According to the New York Post, “The origins of ‘Karen’ are oft-debated; some point to Dane Cook’s 2005 bit about the lamest gal in a group of friends being named Karen, while others point to the Mean Girls character played by Amanda Seyfried who is admonished for asking pal Cady (Lindsay Lohan) how she can “be from Africa if she’s white.” Some view it as a righteous motivator for the creation of Black Twitter.”

I don’t know where it came from and according to the articles I have read, neither does anyone else. There is only speculation.

It really doesn’t matter, what matters is, I am a Karin with an “i” and am not appreciative of the stereotype now associated with my name. I know a lot of other Karens who are not representative of the meme either!
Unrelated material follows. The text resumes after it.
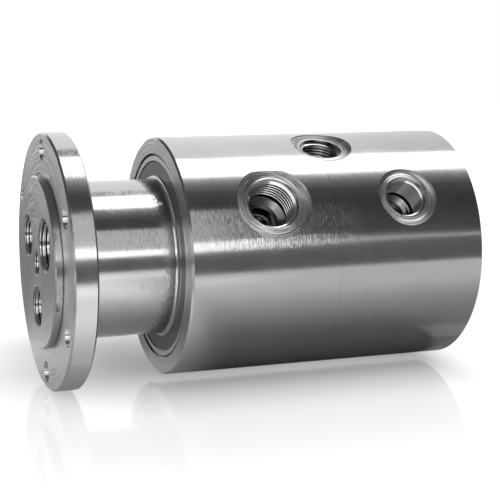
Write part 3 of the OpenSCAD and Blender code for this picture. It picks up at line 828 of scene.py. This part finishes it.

I want to talk to the manager!

Not really. I understand that everyone has their own opinion of this.

But I am considering changing my name because of it.


NOT a real product. The American Girl company was repulsed at this fake “Karen” American Girl doll.

Last year, “a fake American Girl doll ad for ‘Karen’ caught the eyes of Twitter: The doll mock-up is of a sweatsuit-wearing, gun-wielding shopper who ‘refuses to wear a mask in public places,’” according to the Post article.

What in the world? Who comes up with this stuff?

Karen is not the only name who has seen bizarre attachments made to them. These names also were added to the list: Chad, Becky, Kyle, Stacy, Felicia and Aaron.

I tend to prefer the Greek meaning of my name which is “Pure.” I also like this analysis of my name: Users of this name “Insightful, Sensitive, Hardworking, Stubborn, Happy.”

On second thought, maybe I will keep my name just the way it is. I like being this kind of Kare(i)n!